_Problem details:_ Repeat exactly, and only, the lines from the one holding "Recreate this object" through the last line of the records below.
******************************
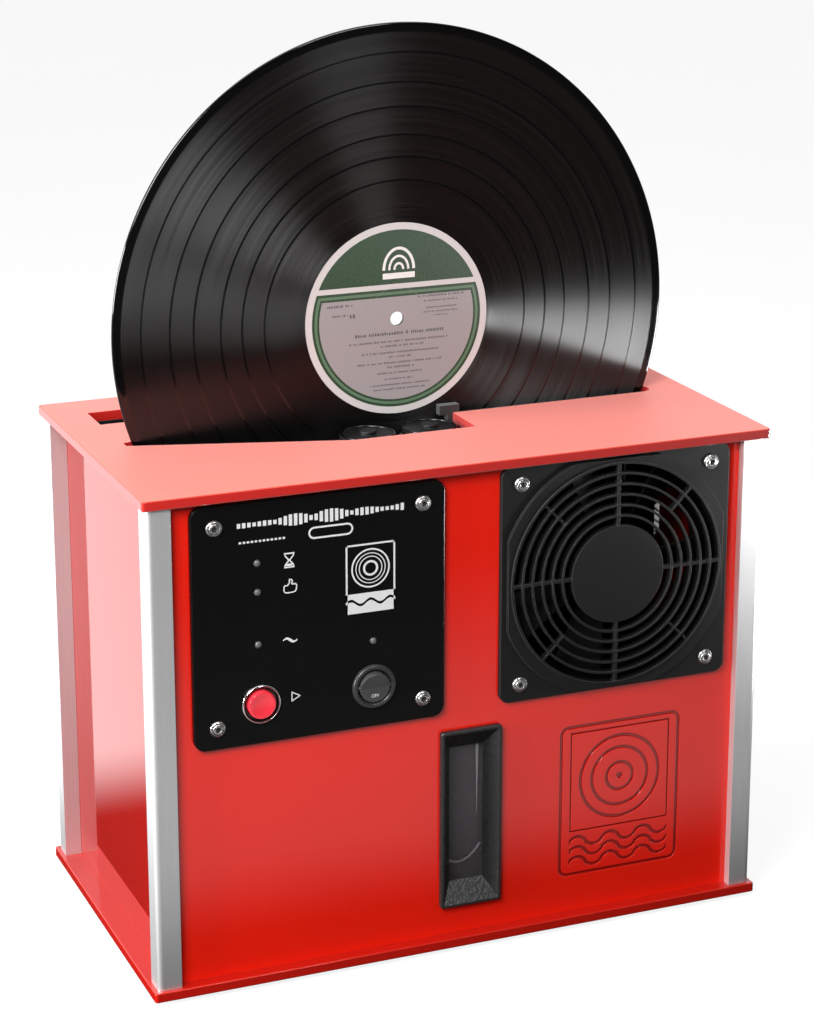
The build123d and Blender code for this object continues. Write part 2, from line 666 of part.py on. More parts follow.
def power_rocker():
    """Ball-sided rocker with a shallow valley, resting with its lower half pressed in."""
    ball = Sphere(ROCKER_RADIUS)
    low = -0.55 * ROCKER_RADIUS
    top = ROCKER_RISE
    half = ROCKER_RADIUS + 1
    lift = half * tan(radians(ROCKER_TILT))
    valley = Polyline((-half, low), (half, low), (half, top + lift), (0, top), (-half, top + lift),
                      close=True)
    prism = extrude(Plane.YZ * make_face(valley), amount=half, both=True)
    rocker = ball & prism
    rocker += Rot(0, 90, 0) * Cylinder(ROCKER_PIN, 2 * (SWITCH_BORE + 1))
    place = facing_front(control_x + SWITCH_X, control_z + SWITCH_Z, control_face + ROCKER_PIVOT)
    return place * Rot(ROCKER_TILT, 0, 0) * rocker


# ---------------------------------------------------------------- window
def window_spigot(play):
    """Outline of the bezel where it passes through the panel."""
    return Rectangle(WINDOW_WIDTH - 2 * WINDOW_LIP + 2 * play,
                     WINDOW_HEIGHT - 2 * WINDOW_LIP + 2 * play)


def window_bezel():
    """Frame with deep bevels that run back to the pane."""
    frame = slab(rounded(WINDOW_WIDTH, WINDOW_HEIGHT, 1.6), 0, WINDOW_PROUD)
    frame = chamfer(frame.faces().sort_by(Axis.Z)[-1].edges(), 0.5)
    frame += slab(window_spigot(0), -WINDOW_DEPTH, 0)
    mouth = Pos(0, 0, WINDOW_PROUD) * Rectangle(WINDOW_WIDTH - 2 * WINDOW_RIM,
                                                WINDOW_HEIGHT - 2 * WINDOW_RIM)
    throat = Pos(0, 0, -WINDOW_DEPTH) * Rectangle(PANE_WIDTH, PANE_HEIGHT)
    frame -= loft([mouth, throat], ruled=True)
    return facing_front(WINDOW_X, window_z, face_y) * frame


def window_pane():
    """Clear pane bonded to the back of the bezel."""
    pane = slab(window_spigot(-1.0), -WINDOW_DEPTH - PANE_THICK, -WINDOW_DEPTH)
    return facing_front(WINDOW_X, window_z, face_y) * pane


# ---------------------------------------------------------------- fans
def fan_guard():
    """Square guard: raised platform, ring grille, four spokes, four short ribs, solid hub."""
    base = slab(rounded(guard_width, guard_height, GUARD_CORNER), 0, GUARD_BASE)
    base = chamfer(base.faces().sort_by(Axis.Z)[-1].edges(), 0.5)
    side = 2 * (guard_outer + GUARD_PLATFORM_SIDE)
    platform = Circle(guard_outer + GUARD_PLATFORM_RIM) & Rectangle(side, side)
    guard = base + slab(platform, 0, GUARD_STEP)
    low = GUARD_PROUD - GUARD_RING_DEPTH
    pitch = (guard_outer - GUARD_HUB) / GUARD_RINGS
    guard -= rod(guard_outer - GUARD_RING_WIDTH, -1, GUARD_PROUD + 1)
    for x, y in guard_screw_places():
        guard -= drill(Pos(x, y, 0), SCREW_HOLE)
    guard += ring(guard_outer, guard_outer - GUARD_RING_WIDTH, 0, GUARD_PROUD)
    for i in range(1, GUARD_RINGS):
        outer = GUARD_HUB + i * pitch
        guard += ring(outer, outer - GUARD_RING_WIDTH, low, GUARD_PROUD)
    guard += rod(GUARD_HUB, low, GUARD_PROUD)
    reach = guard_outer - GUARD_RING_WIDTH / 2
    spoke_top = GUARD_PROUD - 0.4
    for turn in range(4):
        spoke = block((GUARD_HUB - 1, -SPOKE_WIDTH / 2, low), (reach, SPOKE_WIDTH / 2, spoke_top))
        rib_start = GUARD_HUB + 3 * pitch - GUARD_RING_WIDTH / 2
        rib = block((rib_start, -GUARD_RING_WIDTH / 2, low), (reach, GUARD_RING_WIDTH / 2, spoke_top))
        guard += Rot(0, 0, 90 * turn) * spoke
        guard += Rot(0, 0, 90 * turn + 45) * rib
    return guard


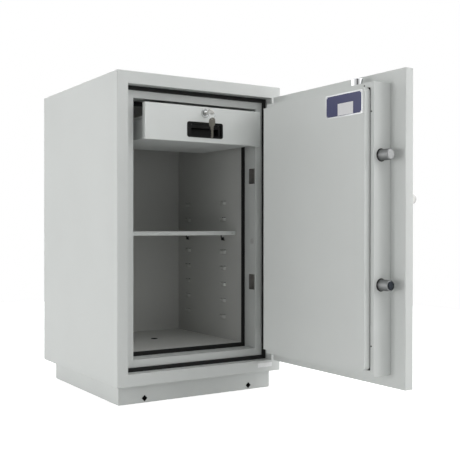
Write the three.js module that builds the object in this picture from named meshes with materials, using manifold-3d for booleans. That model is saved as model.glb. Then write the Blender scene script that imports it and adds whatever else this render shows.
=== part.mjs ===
// Fireproof safe with a stepped door, fire seals, bolt work, one shelf and a locking drawer.
// Millimetres, +Z up, the front faces -Y. The origin is the centre of the plinth's underside.
// Inside the body group x runs from the body's left side, y back from its front face and z up
// from its underside. The door is modelled closed and then turned open about its hinge axis.
import * as THREE from "three";
import Module from "manifold-3d";
import { mergeVertices } from "three/addons/utils/BufferGeometryUtils.js";
import { RoundedBoxGeometry } from "three/addons/geometries/RoundedBoxGeometry.js";

const wasm = await Module();
wasm.setup();

// Clearances
const GAP = 0.3;
const OVER = 1;

// Body
const BODY_W = 540;
const BODY_D = 498;
const BODY_H = 828;
const CASING_T = 2;
const CASING_R = 3;
const BACK_T = 2;
const FRAME_T = 1.5;
const LINER_T = 1.5;
const STILE_W = 32;
const RAIL_H = 33;
const STEP1_Y = 33.4;
const SECOND_X = 66;
const SECOND_Z = 64;
const STEP2_Y = 85;
const INNER_X = 78.5;
const INNER_Z = 76.5;
const INNER_BACK_Y = 430;

// Plinth
const PLINTH_H = 52;
const PLINTH_SIDE = 18;
const PLINTH_FRONT = 28.5;
const PLINTH_BACK = 52.5;
const PLINTH_T = 2;
const PLINTH_LIP = 15;
const SQUARE_SIDE = 9;
const SQUARE_IN = 79;
const SQUARE_Z = 12;
const RELIEF_R = 1.6;
const ANCHOR_Y = 269;
const ANCHOR_D = 18;
const ANCHOR_BORE_D = 24;

// Fire seals
const SEAL1_W = 10.5;
const SEAL1_Y = 26.8;
const SEAL2_Y = 82;

// Bolts and their pockets
const BOLT_D = 26.5;
const BOLT_Y = 58;
const BOLT_UPPER_UP = 175;
const BOLT_LOWER_DOWN = 132;
const BOLT_TIP_X = 50;
const BOLT_TIP_R = 2;
const BOLT_L = 67.7;
const TOP_BOLT_X = 154.5;
const TOP_BOLT_TIP_DOWN = 46.4;
const TOP_BOLT_L = 69.8;
const POCKET_L = 45;
const POCKET_W = 32;
const POCKET_TIP_GAP = 4;
const DOG_UPPER_UP = 155.5;
const DOG_LOWER_DOWN = 156;
const DOG_POCKET_Y0 = 36;
const DOG_POCKET_Y1 = 64;
const DOG_POCKET_DEEP = 18;
const SMALL_HOLE_D = 8;
const SMALL_HOLE_Y = 48;
const SMALL_HOLE_DOWN = 36;
const SMALL_HOLE_DEEP = 5;

// Shelf lugs, shelf and clips
const LUG_PITCH = 50;
const LUG_Z0 = 142.9;
const LUG_COUNT = 8;
const LUG_FRONT_Y = 176.8;
const LUG_BACK_Y = 374.3;
const LUG_W = 13;
const LUG_FLAT_W = 8;
const LUG_H = 8;
const LUG_PROUD = 4;
const LANCE_H = 8.8;
const SHELF_TOP_Z = 407;
const SHELF_T = 1.2;
const SHELF_FLANGE = 11.7;
const SHELF_FRONT_Y = 104.8;
const SHELF_BACK_Y = 424;
const SHELF_END_GAP = 4.8;
const SHELF_SLOT_IN = 17.5;
const SHELF_SLOT_L = 8;
const SHELF_SLOT_H = 2.5;
const CLIP_LUG = 5;
const CLIP_T = 1.6;
const CLIP_W = 12;
const CLIP_TONGUE_W = 5.5;
const CLIP_TONGUE_L = 12;
const CLIP_TAIL_Z = 375;
const CLIP_LEDGE = 15;

// Door, as closed
const HINGE_IN = 15.8;
const HINGE_Y = -2.8;
const DOOR_OPEN_DEG = 90.64;
const DOOR_GAP = 3;
const SLAB_D = 26.3;
const SLAB_T = 2;
const SLAB_R = 2;
const SLAB_RETURN_T = 1.5;
const SLAB_WELL_X0 = 95;
const SLAB_WELL_IN = 88;
const SLAB_WELL_Z = 82;
const BOX_X0 = 79.5;
const BOX_IN = 73;
const BOX_Z = 66.5;
const BOX_Y = 81.5;
const BOX_T = 1.5;
const BOX_FACE_W = 30;
const COVER_X0 = 91.6;
const COVER_IN = 81;
const COVER_Z = 80;
const COVER_Y = 99.6;
const COVER_T = 1.2;
const COVER_R = 10;
const BOARD_GAP = 4;
const DOG_L = 15;
const DOG_Y0 = 47;
const DOG_Y1 = 62;
const DOG_H = 40;
const DOG_BEVEL = 4;

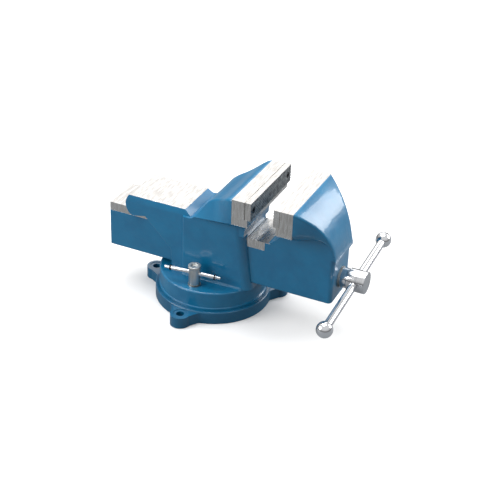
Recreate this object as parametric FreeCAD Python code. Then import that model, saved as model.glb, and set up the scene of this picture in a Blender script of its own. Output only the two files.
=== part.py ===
******************************
_The reply:_
Recreate this object as parametric FreeCAD Python code. Then import that model, saved as model.glb, and set up the scene of this picture in a Blender script of its own. Output only the two files.
=== part.py ===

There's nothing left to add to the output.